In the present case, Morris purchased the property, paid all taxes and other costs and held title to the property at all relevant times. Sometime between 1974 and 1976, Morris and Sol made an oral agreement. By 1978 Sol had performed his part of the agreement. For reasons beneficial to himself, Sol refrained from demanding the property for over ten years. Sol cannot, by withholding his demand, forever stay the running of the statute of limitations and then demand the property when it is most profitable to him. See Southward, 65 Nev. at 704, 201 P.2d at 307. Given the nature of the agreement and the particular circumstances involved, Sol did not make a demand within a reasonable time after he had performed in 1978 and, therefore, the four-year statute of limitations ran prior to his 1990 claim for the property.

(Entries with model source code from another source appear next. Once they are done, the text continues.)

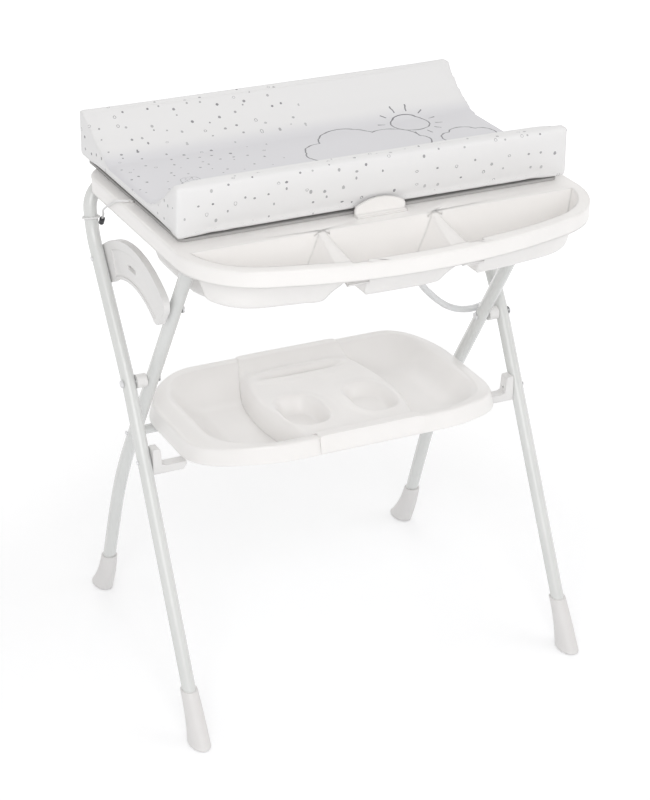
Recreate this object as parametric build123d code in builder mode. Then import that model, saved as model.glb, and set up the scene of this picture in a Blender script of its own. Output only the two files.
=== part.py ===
import math
import os

from build123d import *

os.makedirs("parts", exist_ok=True)

# A folding changing table for a baby: two crossed pairs of bent steel tubes carry a moulded
# bath with three front trays, a padded mat hinged on top of it and a moulded shelf below.
# +Z is up, -Y is the front where the parent stands, +X is the right seen from the front.
# The origin is on the floor under the middle of the table. All lengths are millimetres.

# General values
cut_over = 2.0  # overrun of every cut
seat_gap = 0.3  # air between pieces that rest on each other
screw_air = 0.2  # air round a screw shank
slim = 0.1  # small air in sockets

# Steel tubes
tube_radius = 12.5
tube_wall = 1.5
outer_leg_x = 382.0
inner_leg_x = 337.0
pivot_y = 42.0
pivot_height = 585.0
outer_lower_lean = 27.2  # degrees from upright, below the pivot
outer_upper_lean = 34.9
outer_pivot_bend = 600.0
knee_height = 812.0
knee_bend = 110.0
bar_y = 220.0
bar_height = 905.0
bar_corner_bend = 50.0
inner_upper_lean = 32.8
inner_lower_lean = 20.1
inner_bend_height = 305.0
inner_bend = 900.0
shoe_height = 889.0  # where the inner tubes end

# Feet
foot_height = 90.0
foot_floor = 16.0  # solid sole under the tube's end
foot_half_width = 19.0
foot_half_length = 32.5
foot_top_radius = 15.5
front_toe_out = 44.0  # how far the sole's middle runs ahead of the foot's top
foot_edge = 2.0

# Main pivots
bolt_radius = 4.0
bolt_head_radius = 8.0
bolt_head_height = 3.2
nut_radius = 8.0
nut_height = 1.8

# Locking sector on the left side
sector_thick = 12.0
sector_inner_radius = 184.0
sector_outer_radius = 255.0
sector_start = 50.5  # degrees about the pivot, from the back upwards
sector_end = 127.0
sector_corner = 20.0
sector_recess = 2.0
sector_recess_start = 10.0  # degrees from the tube's line
sector_recess_end = 5.0  # degrees from the plate's end
sector_border = 6.0
sector_rim = 17.0
guide_radius = 213.0
fold_angle = 42.0
guide_pin_radius = 3.5
guide_depth = 5.5
sector_screw_radius = 233.0
sector_screw_inner_radius = 202.0
window_start = 84.0
window_end = 92.0
window_height = 9.0
small_screw_radius = 2.5
small_head_radius = 4.6
small_head_height = 2.2

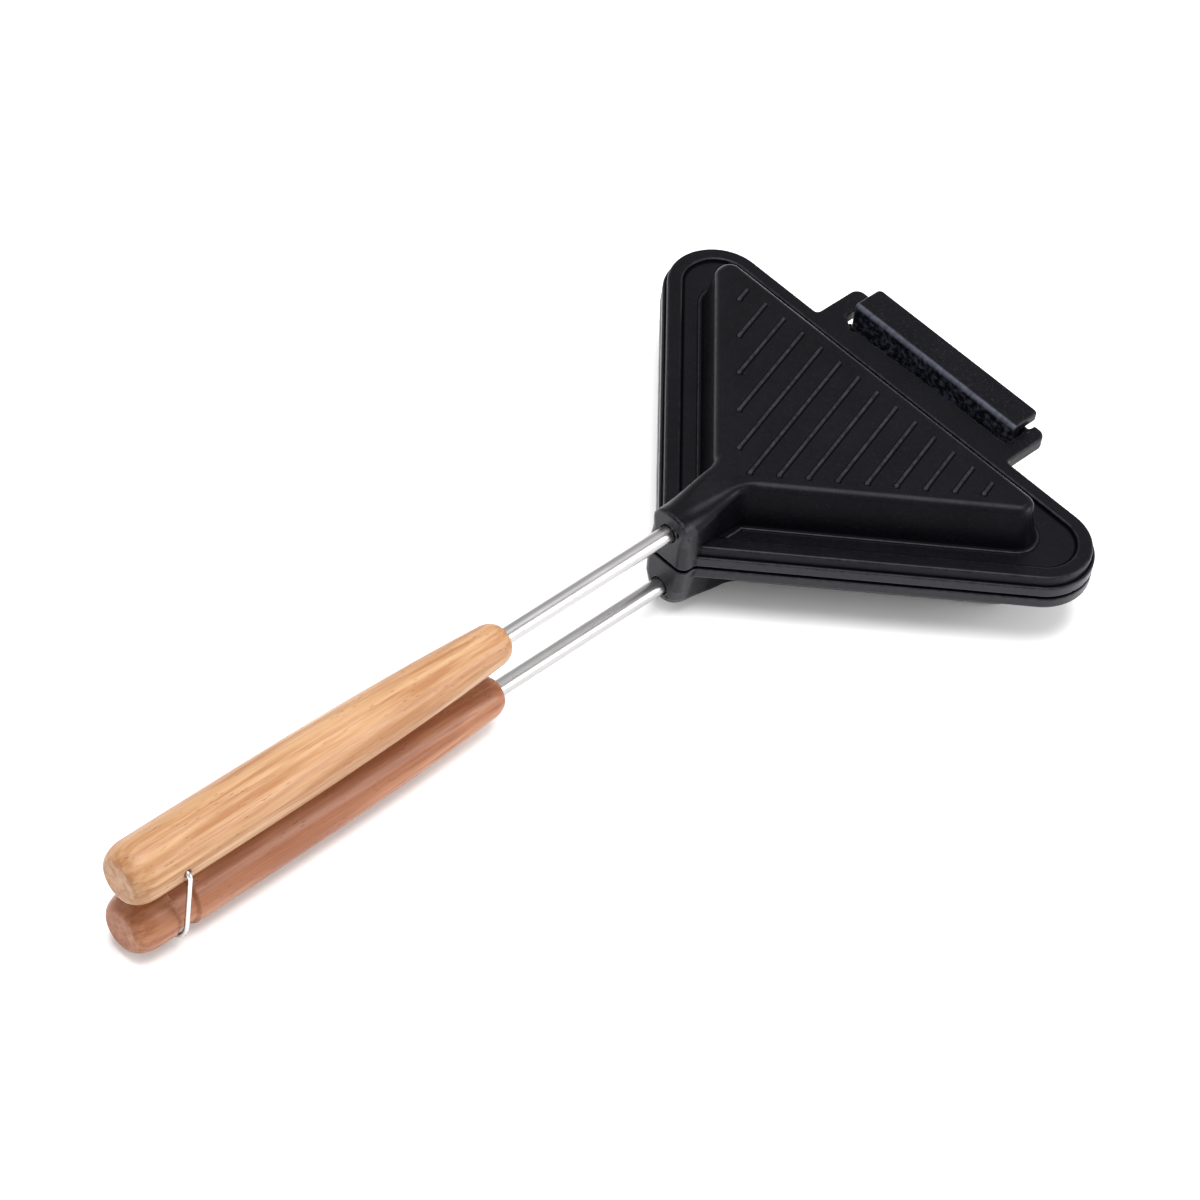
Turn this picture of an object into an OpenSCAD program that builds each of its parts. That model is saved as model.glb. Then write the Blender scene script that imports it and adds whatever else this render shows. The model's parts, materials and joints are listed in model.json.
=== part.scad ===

Since we conclude that there was no constructive trust and that the statute of limitations barred Sol’s claim against Morris for the 640 acres, it is unnecessary to determine whether the claim was also barred by the statute of frauds.

CONCLUSION

Although substantial evidence supported the district court’s finding of consideration, and the post-trial motions were properly denied, the district court erred in concluding that Morris constructively held the property in trust for Sol and in ruling that the statute of limitations did not bar Sol’s claim. Accordingly, we reverse the judgment entered below and remand to the district court for further proceedings not inconsistent with with this opinion.

Steffen, C. J., Springer, Shearing and Rose, JJ., and Zenoff, Sr. J., concur. 
      
       In fact, the judgment rights to the 640 acres were levied upon and sold by Sol’s creditor, Bruce Street. It seems fair to infer from the evidence that Sol never wanted the property in his name, but made the claim to it in an effort to deter Morris from collecting the sums due him from Sol.